Si tratta, in particolare, degli atti di Governo su cui il Parlamento deve esprimere il parere. Provvedimenti sui quali non si può tergiversare più di tanto. È il caso, per esempio, di tutti i decreti legislativi attuativi di direttive Ue, atti legati a una delega. Sia alla Camera sia al Senato è in attesa di parere il decreto sull’acquisizione, in chiave antiterrorismo, dei dati dei passeggeri degli aerei che entrano in Europa (la delega che l’ha originato scade il 25 maggio), oppure quello che rivede le condizioni di ingresso e soggiorno nella Ue per motivi di studio di cittadini di Paesi terzi (la delega scade il 23 maggio) o ancora il provvedimento che recepisce la direttiva sulla sicurezza delle reti e dei sistemi informativi dell’Unione (scadenza della delega il 9 maggio). L’elenco non è esaustivo.
Ci sono, poi, in arrivo in Parlamento i decreti approvati di recente dal Consiglio dei ministri: da quelli sul terzo settore al codice antimafia, alle pensioni, al coordinamento del regolamento europeo sulla privacy con le norme nazionali. È pur vero che i provvedimenti possono comunque proseguire il loro iter una volta scaduti i termini per i pareri delle commissioni. Pareri che non hanno natura vincolante. Si tratterebbe, però, di far venire meno un contributo importante nella dialettica tra Governo e Parlamento. Rapporti che nelle passate legislature sono stati contraddistinti da un fitto “carteggio”.
Governo e Parlamento
Infatti, secondo uno studio dell’Ufficio valutazione impatto (Uvi) del Senato, tra il 1996 e l’inizio del 2017 i vari Governi hanno trasmesso alle Camere ben 2.786 atti tra decreti legge, decreti legislativi, decreti ministeriali, schemi di decreti del Presidente della Repubblica, decreti del Presidente del consiglio e via dicendo. A fare la parte del leone sono stati i decreti legislativi (1.101, pari al 39,5% del totale) a conferma dell’impiego massiccio dello strumento della “delega” che ha caratterizzato le ultime cinque legislature. Cospicua anche la mole di decreti ministeriali (764).

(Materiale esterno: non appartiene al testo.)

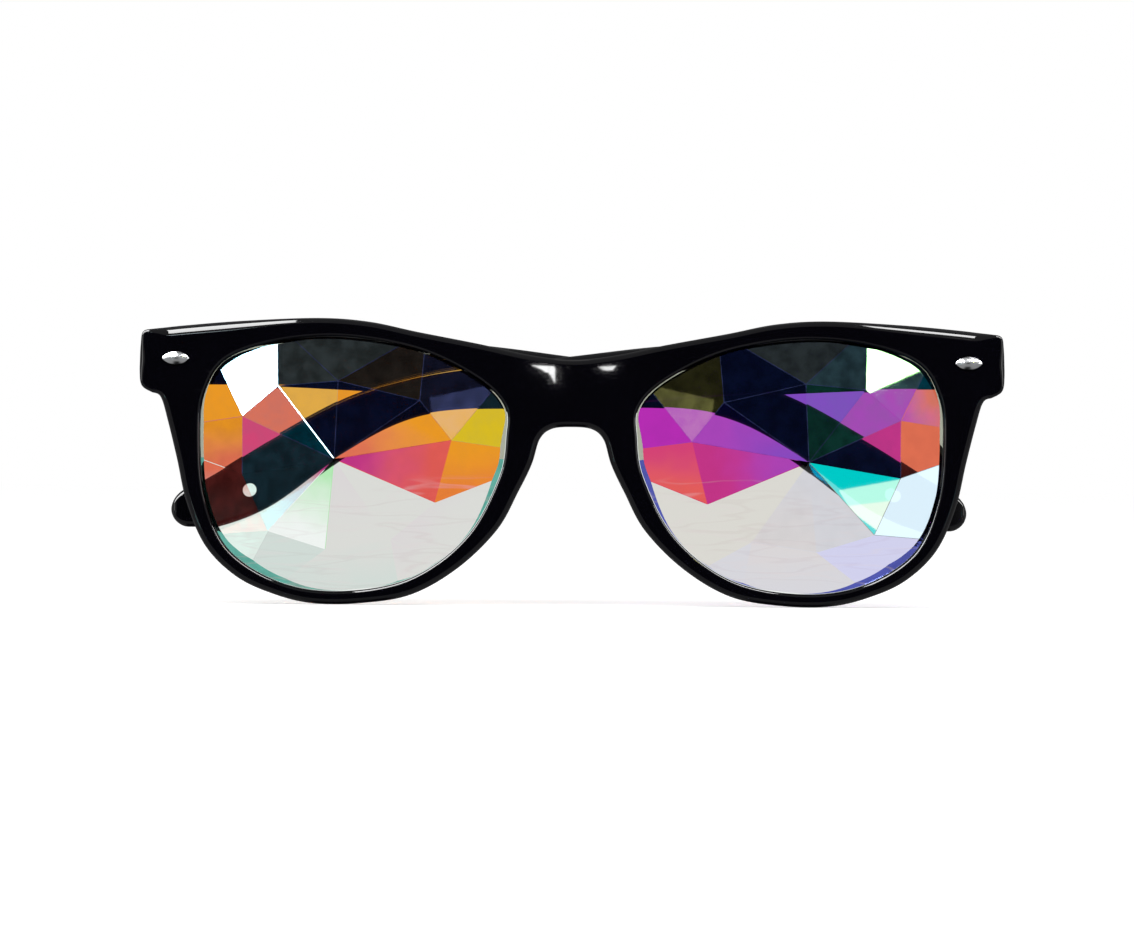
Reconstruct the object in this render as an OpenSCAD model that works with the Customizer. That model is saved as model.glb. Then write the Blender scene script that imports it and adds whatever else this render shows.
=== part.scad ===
// Party glasses with faceted prism lenses, folded, standing as they are worn.
// X runs along the front to the viewer's right, the front faces -Y and Z is up.
// The origin is the saddle: the underside of the bridge arch, at mid depth.

/* [Lenses] */
// Width of one lens opening in the front
lens_w = 51.9; // [44:0.1:60]
// Height of one lens opening
lens_h = 43.1; // [36:0.1:48]
// Height of the lens openings' middle above the saddle
lens_z = -6.5; // [-9:0.1:-4]
// Distance between the two lens openings across the bridge
bridge_gap = 22.1; // [18:0.1:28]
// Height of a lens's middle point above its rim, along the line of sight
crown_rise = 4.4; // [3:0.1:7]
// Mean slope of the facets round the middle point, in degrees
inner_slope = 6.5; // [4:0.5:8]
// Mean slope of the facets that run down to the rim, in degrees
outer_slope = 13; // [8:0.5:18]
// Thickness of the lens plate whose edge sits in the rim's groove
plate_t = 1.3; // [1:0.1:2]
// Room between a lens and its groove and opening, on each side
lens_clear = 0.1; // [0.05:0.01:0.2]

/* [Front frame] */
// Depth of the rims from front to back
frame_t = 4.4; // [3.6:0.1:6]
// Width of the rim over a lens
rim_top = 2.9; // [2.4:0.1:5]
// Width of the rim beside a lens, on the outer side
rim_side = 3.9; // [3:0.1:5]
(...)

Di tutti questi atti più dell’80% (2.331) è stato esaminato dalle commissioni di Palazzo Madama ed è stato formulato il parere. Che non sempre è stato però recepito dall’Esecutivo. Nella sedicesima legislatura, ad esempio, il Governo ha accolto più del 50% dei rilievi avanzati dal Parlamento, migliorando la performance delle legislature precedenti. Nei primi tre anni dell’ultima legislatura (la diciassettesima) l’asticella è, invece, scesa a una quota di poco superiore al 40 per cento.

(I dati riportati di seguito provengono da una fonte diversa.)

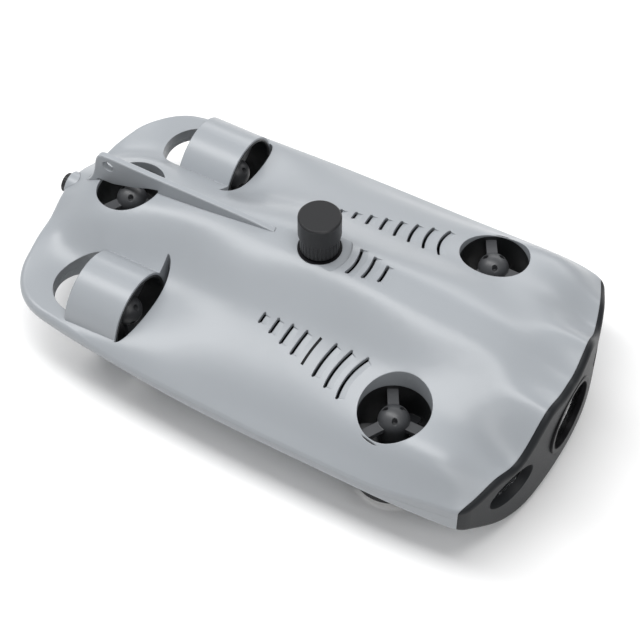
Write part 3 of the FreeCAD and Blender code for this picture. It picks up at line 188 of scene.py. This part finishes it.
def moulded_surface():
    """Fine moulding grain and slow drift: a height, a roughness shift and a tone shift."""
    if "Moulded surface" in bpy.data.node_groups:
        return bpy.data.node_groups["Moulded surface"]
    group = bpy.data.node_groups.new("Moulded surface", "ShaderNodeTree")
    socket(group, "Grain size", "NodeSocketFloat", True, 0.0006)
    socket(group, "Roughness", "NodeSocketFloat", True, 0.4)
    socket(group, "Colour", "NodeSocketColor", True, (0.5, 0.5, 0.5, 1))
    socket(group, "Base Color", "NodeSocketColor", False)
    socket(group, "Roughness", "NodeSocketFloat", False)
    socket(group, "Height", "NodeSocketFloat", False)
    nodes = group.nodes
    given, out = nodes.new("NodeGroupInput"), nodes.new("NodeGroupOutput")
    place = nodes.new("ShaderNodeTexCoord")
    scale = nodes.new("ShaderNodeMath")
    scale.operation = "DIVIDE"
    scale.inputs[0].default_value = 1.0
    link(group, given.outputs["Grain size"], scale.inputs[1])
    grain = noise(group, place, GRAIN_DETAIL)
    link(group, scale.outputs[0], grain.inputs["Scale"])
    drift = noise(group, place, DRIFT_DETAIL)
    drift.inputs["Scale"].default_value = DRIFT_SCALE
    shade = nodes.new("ShaderNodeVectorMath")
    shade.operation = "SCALE"
    tone = spread(group, drift, 1 - TONE_SHIFT, 1 + TONE_SHIFT)
    link(group, given.outputs["Colour"], shade.inputs[0])
    link(group, tone, shade.inputs["Scale"])
    link(group, shade.outputs[0], out.inputs["Base Color"])
    add = nodes.new("ShaderNodeMath")
    add.operation = "ADD"
    shift = spread(group, grain, -ROUGHNESS_SHIFT, ROUGHNESS_SHIFT)
    link(group, given.outputs["Roughness"], add.inputs[0])
    link(group, shift, add.inputs[1])
    link(group, add.outputs[0], out.inputs["Roughness"])
    link(group, grain.outputs["Fac"], out.inputs["Height"])
    return group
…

L’Esecutivo si mostra particolarmente attento alle condizioni poste dalle commissioni parlamentari: nel caso del Senato, sono state recepite nel 54,99% dei casi nella sedicesima legislatura e il 64,3% nel periodo monitorato dallo studio (fino al 31 dicembre 2016). Minore attenzione viene invece mostrata dal Governo alle osservazioni formulate (accolte nelle ultime due legislature nel 46,8% e nel 35,8%). Complessivamente le commissioni del Senato hanno espresso voto contrario ai provvedimenti del Governo in meno dell’1% dei casi (10 volte in 20 anni).